Supplied data —
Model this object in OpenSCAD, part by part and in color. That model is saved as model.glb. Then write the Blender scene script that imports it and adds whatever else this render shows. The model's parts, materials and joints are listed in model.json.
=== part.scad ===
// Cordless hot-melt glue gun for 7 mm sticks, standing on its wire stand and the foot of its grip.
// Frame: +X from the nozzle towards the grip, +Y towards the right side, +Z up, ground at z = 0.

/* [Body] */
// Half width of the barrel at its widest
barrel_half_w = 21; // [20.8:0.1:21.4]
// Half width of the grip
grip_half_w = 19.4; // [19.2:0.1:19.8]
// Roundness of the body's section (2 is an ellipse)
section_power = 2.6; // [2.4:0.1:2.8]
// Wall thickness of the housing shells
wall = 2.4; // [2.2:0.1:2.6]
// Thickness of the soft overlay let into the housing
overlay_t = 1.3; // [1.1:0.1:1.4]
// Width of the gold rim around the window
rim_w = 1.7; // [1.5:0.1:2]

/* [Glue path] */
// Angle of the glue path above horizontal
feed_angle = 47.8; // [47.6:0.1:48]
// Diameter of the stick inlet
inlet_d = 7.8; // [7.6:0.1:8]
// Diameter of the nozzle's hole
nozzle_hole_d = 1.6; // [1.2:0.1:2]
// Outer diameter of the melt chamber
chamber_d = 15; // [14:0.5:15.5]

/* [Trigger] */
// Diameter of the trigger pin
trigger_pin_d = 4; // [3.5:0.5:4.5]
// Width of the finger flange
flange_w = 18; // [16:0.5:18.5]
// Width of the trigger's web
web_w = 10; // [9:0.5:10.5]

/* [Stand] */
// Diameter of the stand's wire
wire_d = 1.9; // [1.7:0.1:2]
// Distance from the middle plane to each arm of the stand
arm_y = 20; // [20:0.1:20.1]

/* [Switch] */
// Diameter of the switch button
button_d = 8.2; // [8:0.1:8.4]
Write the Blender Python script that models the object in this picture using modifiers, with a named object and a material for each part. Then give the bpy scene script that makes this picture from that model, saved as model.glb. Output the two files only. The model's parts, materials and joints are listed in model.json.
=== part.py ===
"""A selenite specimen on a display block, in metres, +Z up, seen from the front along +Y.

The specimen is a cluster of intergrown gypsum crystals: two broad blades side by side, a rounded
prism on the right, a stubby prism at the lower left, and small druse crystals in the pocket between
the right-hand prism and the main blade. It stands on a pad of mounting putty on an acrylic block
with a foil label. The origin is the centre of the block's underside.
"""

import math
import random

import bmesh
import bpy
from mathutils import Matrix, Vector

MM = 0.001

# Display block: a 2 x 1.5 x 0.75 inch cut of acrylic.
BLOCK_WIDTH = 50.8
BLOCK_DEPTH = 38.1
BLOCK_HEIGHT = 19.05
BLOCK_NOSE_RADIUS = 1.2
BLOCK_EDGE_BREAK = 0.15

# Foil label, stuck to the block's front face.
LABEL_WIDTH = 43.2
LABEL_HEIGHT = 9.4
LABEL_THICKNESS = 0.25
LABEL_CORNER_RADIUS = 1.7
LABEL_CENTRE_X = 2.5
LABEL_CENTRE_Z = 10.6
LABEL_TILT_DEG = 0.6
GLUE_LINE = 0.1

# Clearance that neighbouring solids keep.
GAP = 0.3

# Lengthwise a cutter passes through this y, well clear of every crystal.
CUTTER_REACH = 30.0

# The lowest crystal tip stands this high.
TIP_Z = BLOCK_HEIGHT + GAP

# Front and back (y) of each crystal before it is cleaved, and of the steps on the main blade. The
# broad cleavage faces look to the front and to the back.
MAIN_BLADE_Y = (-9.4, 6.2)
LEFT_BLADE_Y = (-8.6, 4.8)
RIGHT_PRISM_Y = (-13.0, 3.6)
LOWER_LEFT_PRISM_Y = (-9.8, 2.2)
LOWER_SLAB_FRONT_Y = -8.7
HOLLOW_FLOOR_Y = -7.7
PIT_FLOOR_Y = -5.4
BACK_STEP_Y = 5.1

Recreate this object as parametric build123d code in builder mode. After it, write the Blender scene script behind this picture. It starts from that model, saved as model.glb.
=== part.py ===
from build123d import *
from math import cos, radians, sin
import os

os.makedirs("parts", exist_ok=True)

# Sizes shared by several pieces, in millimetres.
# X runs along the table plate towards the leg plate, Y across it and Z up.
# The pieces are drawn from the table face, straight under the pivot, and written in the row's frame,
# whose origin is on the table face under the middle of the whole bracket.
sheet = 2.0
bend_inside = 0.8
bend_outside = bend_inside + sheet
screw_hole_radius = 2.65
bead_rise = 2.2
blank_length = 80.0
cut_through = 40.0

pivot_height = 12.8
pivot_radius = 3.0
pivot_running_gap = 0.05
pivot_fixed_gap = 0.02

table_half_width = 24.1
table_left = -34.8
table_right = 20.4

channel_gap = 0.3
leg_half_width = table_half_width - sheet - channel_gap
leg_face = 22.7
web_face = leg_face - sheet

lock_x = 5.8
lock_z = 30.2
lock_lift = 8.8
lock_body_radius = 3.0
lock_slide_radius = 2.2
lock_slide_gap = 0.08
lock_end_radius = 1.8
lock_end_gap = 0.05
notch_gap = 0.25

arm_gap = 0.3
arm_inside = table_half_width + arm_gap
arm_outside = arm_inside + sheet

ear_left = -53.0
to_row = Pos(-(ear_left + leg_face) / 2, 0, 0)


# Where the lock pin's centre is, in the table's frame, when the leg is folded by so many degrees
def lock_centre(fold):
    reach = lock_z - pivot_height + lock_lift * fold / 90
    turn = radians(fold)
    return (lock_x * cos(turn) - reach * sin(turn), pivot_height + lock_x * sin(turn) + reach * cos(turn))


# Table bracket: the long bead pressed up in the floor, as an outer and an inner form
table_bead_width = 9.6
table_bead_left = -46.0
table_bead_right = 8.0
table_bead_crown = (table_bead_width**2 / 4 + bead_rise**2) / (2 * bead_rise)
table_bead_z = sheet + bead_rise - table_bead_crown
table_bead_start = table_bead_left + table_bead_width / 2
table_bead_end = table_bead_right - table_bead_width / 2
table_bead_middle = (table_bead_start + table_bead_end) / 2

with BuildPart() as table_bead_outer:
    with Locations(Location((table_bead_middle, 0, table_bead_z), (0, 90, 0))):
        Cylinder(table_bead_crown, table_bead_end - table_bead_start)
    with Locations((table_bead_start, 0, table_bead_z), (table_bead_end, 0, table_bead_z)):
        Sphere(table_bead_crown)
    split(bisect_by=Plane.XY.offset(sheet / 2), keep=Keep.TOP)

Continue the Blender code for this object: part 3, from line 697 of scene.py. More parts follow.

Exercise —
Across the records, how many lines contain "that"? Only the number should be given.

Exercise result —
4